>>

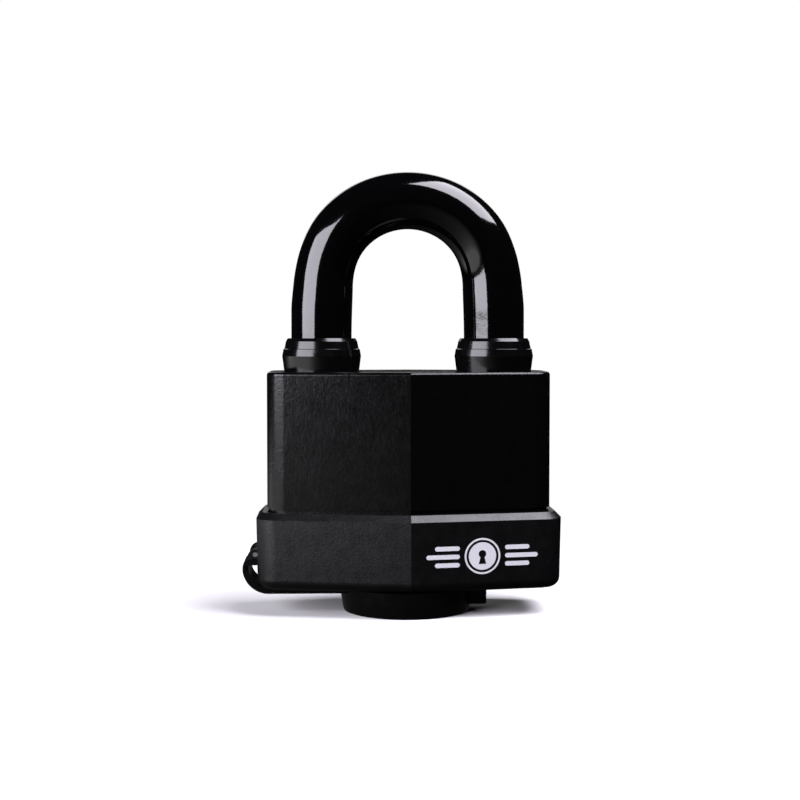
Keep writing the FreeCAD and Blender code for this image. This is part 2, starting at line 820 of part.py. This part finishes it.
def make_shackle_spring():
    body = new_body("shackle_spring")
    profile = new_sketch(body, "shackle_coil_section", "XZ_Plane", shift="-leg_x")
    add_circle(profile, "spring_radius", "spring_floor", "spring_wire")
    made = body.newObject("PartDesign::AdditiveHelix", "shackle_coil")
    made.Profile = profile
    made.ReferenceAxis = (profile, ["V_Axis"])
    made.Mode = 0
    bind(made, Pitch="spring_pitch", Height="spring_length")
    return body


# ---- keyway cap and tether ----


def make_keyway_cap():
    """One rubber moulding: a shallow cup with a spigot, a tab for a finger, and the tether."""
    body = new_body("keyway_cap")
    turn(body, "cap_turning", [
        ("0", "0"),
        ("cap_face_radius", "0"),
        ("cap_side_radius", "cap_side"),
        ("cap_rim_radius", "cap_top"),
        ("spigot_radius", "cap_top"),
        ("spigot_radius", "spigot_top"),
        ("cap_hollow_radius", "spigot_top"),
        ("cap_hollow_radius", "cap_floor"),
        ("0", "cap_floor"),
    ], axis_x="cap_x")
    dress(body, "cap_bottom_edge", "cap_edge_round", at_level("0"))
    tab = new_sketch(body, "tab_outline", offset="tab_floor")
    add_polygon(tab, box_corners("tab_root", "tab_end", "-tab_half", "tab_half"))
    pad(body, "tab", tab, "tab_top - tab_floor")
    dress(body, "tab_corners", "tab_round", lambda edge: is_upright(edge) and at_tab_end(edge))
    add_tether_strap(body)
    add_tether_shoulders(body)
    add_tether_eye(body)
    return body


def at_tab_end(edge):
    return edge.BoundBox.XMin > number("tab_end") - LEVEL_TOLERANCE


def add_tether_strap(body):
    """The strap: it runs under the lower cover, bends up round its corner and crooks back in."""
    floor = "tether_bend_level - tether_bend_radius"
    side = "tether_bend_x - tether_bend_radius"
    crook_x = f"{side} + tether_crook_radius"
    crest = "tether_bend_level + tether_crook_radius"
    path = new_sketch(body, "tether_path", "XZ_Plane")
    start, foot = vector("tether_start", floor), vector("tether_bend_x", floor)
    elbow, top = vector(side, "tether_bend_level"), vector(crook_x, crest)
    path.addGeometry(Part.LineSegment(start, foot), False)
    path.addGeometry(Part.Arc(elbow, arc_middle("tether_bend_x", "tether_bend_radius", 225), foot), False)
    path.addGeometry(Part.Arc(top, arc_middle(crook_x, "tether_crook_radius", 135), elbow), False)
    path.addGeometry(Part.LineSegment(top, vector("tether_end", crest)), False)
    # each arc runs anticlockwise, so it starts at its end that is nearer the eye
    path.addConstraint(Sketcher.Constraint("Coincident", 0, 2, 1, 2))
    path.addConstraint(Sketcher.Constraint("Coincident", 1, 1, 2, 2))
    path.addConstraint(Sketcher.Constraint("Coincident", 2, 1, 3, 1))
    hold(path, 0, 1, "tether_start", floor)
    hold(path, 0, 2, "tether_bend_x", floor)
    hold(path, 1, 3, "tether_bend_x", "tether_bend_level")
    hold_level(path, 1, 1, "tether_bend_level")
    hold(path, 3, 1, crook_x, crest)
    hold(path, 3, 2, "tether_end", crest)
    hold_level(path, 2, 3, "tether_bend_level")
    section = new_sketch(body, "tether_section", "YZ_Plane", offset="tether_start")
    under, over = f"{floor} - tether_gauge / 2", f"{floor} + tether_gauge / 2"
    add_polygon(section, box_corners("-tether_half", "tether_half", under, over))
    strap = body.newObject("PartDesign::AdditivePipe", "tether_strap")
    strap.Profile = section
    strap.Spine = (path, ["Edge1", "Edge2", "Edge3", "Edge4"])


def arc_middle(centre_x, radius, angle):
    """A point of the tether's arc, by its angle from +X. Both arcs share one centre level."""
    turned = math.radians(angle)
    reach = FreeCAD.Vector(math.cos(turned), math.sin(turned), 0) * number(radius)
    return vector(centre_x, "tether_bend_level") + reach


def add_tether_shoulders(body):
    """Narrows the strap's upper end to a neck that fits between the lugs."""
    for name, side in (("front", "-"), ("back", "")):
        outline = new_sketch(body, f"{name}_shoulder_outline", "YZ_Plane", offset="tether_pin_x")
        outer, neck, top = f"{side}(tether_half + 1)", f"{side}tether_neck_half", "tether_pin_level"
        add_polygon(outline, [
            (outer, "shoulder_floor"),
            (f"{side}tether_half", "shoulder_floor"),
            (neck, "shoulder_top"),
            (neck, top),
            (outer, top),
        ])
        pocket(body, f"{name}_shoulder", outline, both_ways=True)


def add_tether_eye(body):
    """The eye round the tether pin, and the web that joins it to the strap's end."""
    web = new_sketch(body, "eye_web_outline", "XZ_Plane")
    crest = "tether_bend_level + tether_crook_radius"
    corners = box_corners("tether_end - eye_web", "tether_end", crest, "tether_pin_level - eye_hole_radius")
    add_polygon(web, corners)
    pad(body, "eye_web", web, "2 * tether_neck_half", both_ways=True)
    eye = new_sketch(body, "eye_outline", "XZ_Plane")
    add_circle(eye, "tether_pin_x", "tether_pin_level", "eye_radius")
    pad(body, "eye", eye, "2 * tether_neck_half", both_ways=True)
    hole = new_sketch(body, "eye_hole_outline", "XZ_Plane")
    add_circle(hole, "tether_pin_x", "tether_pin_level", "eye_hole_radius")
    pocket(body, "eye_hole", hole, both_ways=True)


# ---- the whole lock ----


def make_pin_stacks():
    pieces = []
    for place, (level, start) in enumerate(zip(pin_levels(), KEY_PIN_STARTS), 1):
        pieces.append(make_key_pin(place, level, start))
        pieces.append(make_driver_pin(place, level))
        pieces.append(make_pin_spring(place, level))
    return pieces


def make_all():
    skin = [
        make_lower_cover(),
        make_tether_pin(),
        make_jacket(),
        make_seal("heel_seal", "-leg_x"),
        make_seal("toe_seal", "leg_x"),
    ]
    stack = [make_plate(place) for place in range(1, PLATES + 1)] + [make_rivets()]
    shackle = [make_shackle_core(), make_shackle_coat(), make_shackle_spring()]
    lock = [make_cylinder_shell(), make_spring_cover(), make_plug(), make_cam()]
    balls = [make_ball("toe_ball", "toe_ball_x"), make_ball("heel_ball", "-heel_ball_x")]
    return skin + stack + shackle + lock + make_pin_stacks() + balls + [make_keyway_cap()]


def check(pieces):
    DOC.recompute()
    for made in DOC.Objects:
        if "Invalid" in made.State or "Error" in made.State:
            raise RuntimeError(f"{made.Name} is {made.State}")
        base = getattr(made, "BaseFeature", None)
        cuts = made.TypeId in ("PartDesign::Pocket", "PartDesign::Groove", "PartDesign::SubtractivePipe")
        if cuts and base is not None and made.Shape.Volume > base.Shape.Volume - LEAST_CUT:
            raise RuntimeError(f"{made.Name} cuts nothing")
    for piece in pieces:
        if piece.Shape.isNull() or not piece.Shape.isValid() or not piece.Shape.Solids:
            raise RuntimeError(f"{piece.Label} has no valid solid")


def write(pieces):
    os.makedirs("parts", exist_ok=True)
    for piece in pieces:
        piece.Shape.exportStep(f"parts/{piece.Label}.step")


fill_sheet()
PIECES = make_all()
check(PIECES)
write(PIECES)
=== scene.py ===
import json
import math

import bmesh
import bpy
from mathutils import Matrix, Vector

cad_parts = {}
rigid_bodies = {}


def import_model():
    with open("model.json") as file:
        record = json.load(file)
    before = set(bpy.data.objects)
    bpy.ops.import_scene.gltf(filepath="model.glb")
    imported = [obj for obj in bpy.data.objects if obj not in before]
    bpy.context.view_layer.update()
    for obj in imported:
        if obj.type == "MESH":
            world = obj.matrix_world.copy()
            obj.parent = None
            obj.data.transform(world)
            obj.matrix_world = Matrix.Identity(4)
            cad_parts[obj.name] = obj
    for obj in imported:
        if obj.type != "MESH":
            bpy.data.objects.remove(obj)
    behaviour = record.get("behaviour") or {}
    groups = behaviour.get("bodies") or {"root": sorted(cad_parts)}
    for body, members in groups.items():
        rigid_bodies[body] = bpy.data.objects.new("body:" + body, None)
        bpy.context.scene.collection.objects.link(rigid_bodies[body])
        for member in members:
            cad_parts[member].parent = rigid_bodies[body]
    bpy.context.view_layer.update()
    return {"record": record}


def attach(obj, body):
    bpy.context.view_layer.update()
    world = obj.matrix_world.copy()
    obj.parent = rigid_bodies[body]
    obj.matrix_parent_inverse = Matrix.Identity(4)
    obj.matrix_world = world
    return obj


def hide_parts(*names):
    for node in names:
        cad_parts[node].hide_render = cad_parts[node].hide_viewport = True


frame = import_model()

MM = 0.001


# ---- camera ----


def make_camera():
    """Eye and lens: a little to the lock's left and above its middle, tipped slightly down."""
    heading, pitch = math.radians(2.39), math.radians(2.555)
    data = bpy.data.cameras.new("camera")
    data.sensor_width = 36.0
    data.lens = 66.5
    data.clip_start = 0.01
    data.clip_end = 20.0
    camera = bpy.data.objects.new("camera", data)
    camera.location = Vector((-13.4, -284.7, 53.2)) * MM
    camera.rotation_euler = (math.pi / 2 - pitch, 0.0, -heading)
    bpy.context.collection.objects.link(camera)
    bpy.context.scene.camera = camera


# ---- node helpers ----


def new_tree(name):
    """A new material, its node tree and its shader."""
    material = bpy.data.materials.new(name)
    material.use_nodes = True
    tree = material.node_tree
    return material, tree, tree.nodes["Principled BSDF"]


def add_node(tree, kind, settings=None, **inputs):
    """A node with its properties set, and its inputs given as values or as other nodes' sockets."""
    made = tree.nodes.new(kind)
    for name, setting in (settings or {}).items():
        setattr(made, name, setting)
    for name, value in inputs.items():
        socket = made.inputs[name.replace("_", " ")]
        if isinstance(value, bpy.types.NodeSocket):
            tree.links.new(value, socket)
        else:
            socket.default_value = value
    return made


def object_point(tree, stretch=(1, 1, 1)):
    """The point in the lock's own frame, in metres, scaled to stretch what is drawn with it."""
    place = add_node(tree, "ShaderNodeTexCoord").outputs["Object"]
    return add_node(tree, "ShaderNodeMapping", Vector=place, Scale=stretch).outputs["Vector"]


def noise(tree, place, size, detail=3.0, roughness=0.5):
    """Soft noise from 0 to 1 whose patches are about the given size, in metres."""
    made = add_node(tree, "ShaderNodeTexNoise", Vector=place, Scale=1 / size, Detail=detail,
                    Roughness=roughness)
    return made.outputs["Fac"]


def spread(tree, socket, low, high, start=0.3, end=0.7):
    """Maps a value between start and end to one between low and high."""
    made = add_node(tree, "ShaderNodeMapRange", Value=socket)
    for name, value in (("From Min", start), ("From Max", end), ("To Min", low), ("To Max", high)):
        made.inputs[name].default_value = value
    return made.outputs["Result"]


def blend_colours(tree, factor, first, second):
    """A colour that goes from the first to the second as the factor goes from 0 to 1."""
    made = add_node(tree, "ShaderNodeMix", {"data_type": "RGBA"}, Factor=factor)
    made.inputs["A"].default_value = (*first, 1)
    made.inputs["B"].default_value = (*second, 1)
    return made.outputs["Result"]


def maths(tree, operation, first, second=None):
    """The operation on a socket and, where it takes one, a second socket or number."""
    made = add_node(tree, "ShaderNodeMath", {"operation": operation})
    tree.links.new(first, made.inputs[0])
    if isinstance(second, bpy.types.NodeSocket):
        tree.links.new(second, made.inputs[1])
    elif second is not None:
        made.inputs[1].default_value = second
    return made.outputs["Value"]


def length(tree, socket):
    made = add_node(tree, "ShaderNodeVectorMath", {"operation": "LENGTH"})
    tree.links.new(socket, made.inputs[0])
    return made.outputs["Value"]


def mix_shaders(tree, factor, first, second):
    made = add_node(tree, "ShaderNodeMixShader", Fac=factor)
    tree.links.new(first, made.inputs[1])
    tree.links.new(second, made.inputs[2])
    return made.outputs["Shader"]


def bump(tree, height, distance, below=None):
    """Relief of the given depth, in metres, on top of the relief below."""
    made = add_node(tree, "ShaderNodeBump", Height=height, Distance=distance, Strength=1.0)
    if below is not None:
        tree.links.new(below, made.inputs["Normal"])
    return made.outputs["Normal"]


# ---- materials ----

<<

● **Job**: Take the lines from the line with "for made in" through the line with "bpy.data.objects.remove(obj)", both ends included, and give them again exactly, with nothing else.

● **Result of the task**:
    for made in DOC.Objects:
        if "Invalid" in made.State or "Error" in made.State:
            raise RuntimeError(f"{made.Name} is {made.State}")
        base = getattr(made, "BaseFeature", None)
        cuts = made.TypeId in ("PartDesign::Pocket", "PartDesign::Groove", "PartDesign::SubtractivePipe")
        if cuts and base is not None and made.Shape.Volume > base.Shape.Volume - LEAST_CUT:
            raise RuntimeError(f"{made.Name} cuts nothing")
    for piece in pieces:
        if piece.Shape.isNull() or not piece.Shape.isValid() or not piece.Shape.Solids:
            raise RuntimeError(f"{piece.Label} has no valid solid")


def write(pieces):
    os.makedirs("parts", exist_ok=True)
    for piece in pieces:
        piece.Shape.exportStep(f"parts/{piece.Label}.step")


fill_sheet()
PIECES = make_all()
check(PIECES)
write(PIECES)
=== scene.py ===
import json
import math

import bmesh
import bpy
from mathutils import Matrix, Vector

cad_parts = {}
rigid_bodies = {}


def import_model():
    with open("model.json") as file:
        record = json.load(file)
    before = set(bpy.data.objects)
    bpy.ops.import_scene.gltf(filepath="model.glb")
    imported = [obj for obj in bpy.data.objects if obj not in before]
    bpy.context.view_layer.update()
    for obj in imported:
        if obj.type == "MESH":
            world = obj.matrix_world.copy()
            obj.parent = None
            obj.data.transform(world)
            obj.matrix_world = Matrix.Identity(4)
            cad_parts[obj.name] = obj
    for obj in imported:
        if obj.type != "MESH":
            bpy.data.objects.remove(obj)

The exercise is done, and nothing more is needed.